Job: Print exactly those lines that run from the beginning of the data to the line bearing "and a screw.", inclusive.

Recorded information:
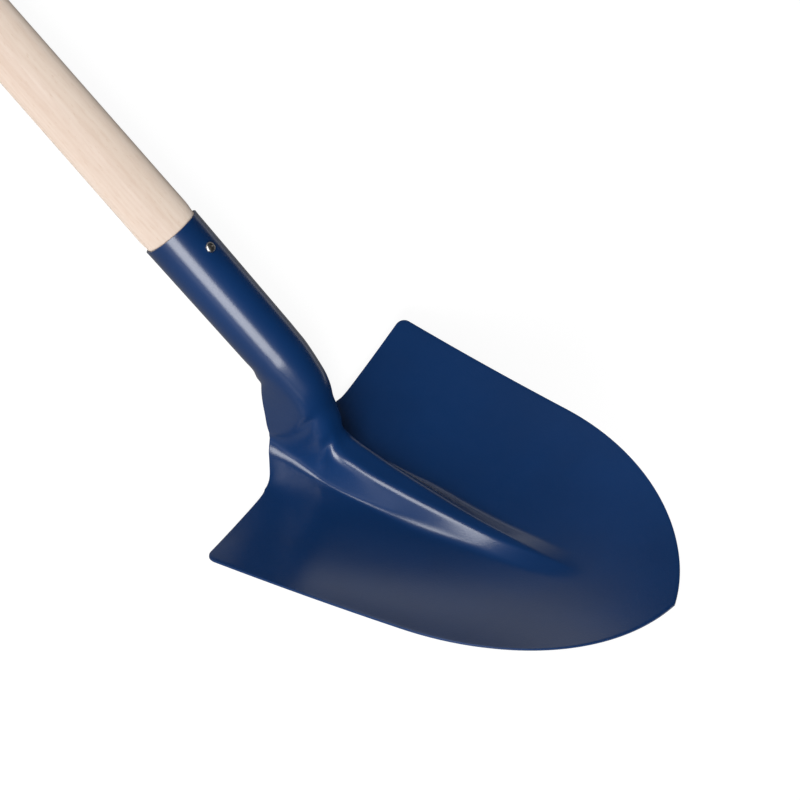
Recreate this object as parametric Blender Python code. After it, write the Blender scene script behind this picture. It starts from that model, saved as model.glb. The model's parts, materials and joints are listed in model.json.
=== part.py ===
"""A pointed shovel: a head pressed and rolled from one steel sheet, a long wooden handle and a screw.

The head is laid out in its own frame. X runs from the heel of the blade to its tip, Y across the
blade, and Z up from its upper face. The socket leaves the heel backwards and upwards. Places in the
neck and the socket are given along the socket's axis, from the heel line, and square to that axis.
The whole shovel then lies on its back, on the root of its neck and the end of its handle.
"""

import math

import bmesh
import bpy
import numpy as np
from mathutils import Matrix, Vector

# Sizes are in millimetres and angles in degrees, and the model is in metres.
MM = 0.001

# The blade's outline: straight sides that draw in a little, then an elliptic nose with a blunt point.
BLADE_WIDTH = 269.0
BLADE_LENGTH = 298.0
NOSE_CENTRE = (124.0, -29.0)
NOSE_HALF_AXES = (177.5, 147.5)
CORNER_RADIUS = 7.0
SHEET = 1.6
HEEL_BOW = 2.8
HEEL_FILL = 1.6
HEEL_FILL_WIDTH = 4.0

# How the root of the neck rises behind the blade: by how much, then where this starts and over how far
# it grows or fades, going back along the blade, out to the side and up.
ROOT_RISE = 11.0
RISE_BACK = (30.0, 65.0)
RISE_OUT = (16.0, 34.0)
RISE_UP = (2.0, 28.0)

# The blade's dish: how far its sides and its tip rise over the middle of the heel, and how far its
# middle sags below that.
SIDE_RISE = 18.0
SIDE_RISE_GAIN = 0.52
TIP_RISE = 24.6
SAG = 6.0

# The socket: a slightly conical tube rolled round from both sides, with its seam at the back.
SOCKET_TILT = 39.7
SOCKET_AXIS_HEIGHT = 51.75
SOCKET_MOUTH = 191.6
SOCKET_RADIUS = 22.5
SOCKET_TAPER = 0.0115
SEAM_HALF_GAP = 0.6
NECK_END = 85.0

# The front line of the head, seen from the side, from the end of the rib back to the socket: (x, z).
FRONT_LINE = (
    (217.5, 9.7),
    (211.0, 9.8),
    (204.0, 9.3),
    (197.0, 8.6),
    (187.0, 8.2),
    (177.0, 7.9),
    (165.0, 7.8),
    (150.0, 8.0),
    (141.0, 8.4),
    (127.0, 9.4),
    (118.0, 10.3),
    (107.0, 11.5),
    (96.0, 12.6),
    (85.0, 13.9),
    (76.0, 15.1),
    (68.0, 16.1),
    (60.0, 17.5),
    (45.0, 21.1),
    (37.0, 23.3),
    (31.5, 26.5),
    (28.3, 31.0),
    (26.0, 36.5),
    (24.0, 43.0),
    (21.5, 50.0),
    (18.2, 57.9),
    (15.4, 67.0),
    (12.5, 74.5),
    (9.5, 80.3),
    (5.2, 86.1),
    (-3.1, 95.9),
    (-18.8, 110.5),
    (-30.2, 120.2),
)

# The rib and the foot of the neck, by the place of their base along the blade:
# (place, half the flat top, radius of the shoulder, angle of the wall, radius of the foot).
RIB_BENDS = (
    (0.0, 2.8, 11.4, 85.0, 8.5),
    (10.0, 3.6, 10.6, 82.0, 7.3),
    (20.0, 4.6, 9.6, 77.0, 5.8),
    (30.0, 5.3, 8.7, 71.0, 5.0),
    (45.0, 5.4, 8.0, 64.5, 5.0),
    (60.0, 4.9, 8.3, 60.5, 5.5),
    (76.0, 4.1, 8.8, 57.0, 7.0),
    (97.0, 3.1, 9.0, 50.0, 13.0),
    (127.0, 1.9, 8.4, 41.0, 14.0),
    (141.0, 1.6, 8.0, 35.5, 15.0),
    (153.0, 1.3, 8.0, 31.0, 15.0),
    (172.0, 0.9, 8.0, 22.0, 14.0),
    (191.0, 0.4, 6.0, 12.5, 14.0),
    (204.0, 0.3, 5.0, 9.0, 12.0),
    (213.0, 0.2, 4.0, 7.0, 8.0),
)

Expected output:
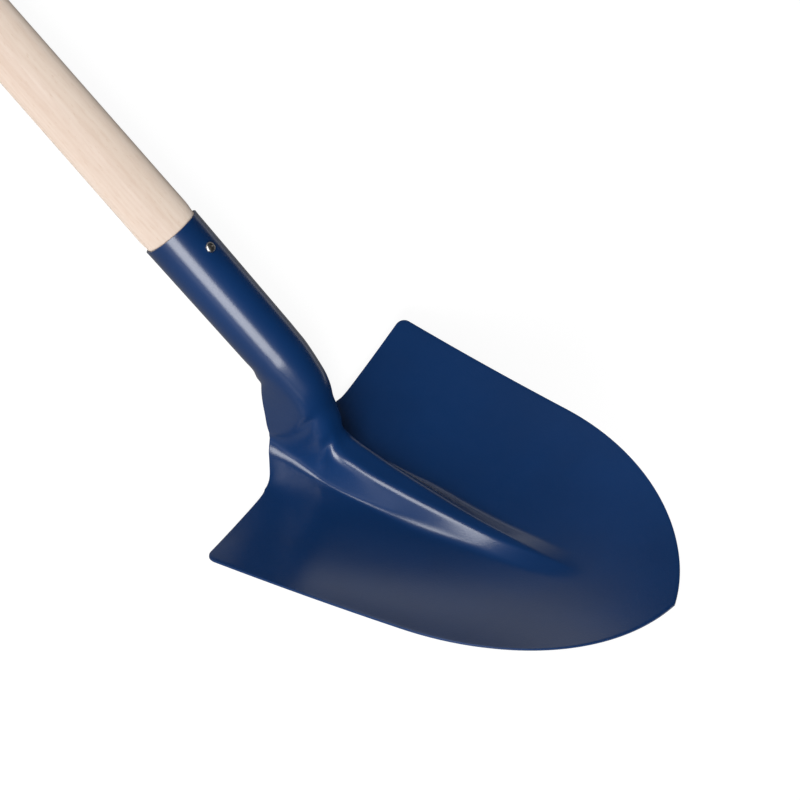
Recreate this object as parametric Blender Python code. After it, write the Blender scene script behind this picture. It starts from that model, saved as model.glb. The model's parts, materials and joints are listed in model.json.
=== part.py ===
"""A pointed shovel: a head pressed and rolled from one steel sheet, a long wooden handle and a screw.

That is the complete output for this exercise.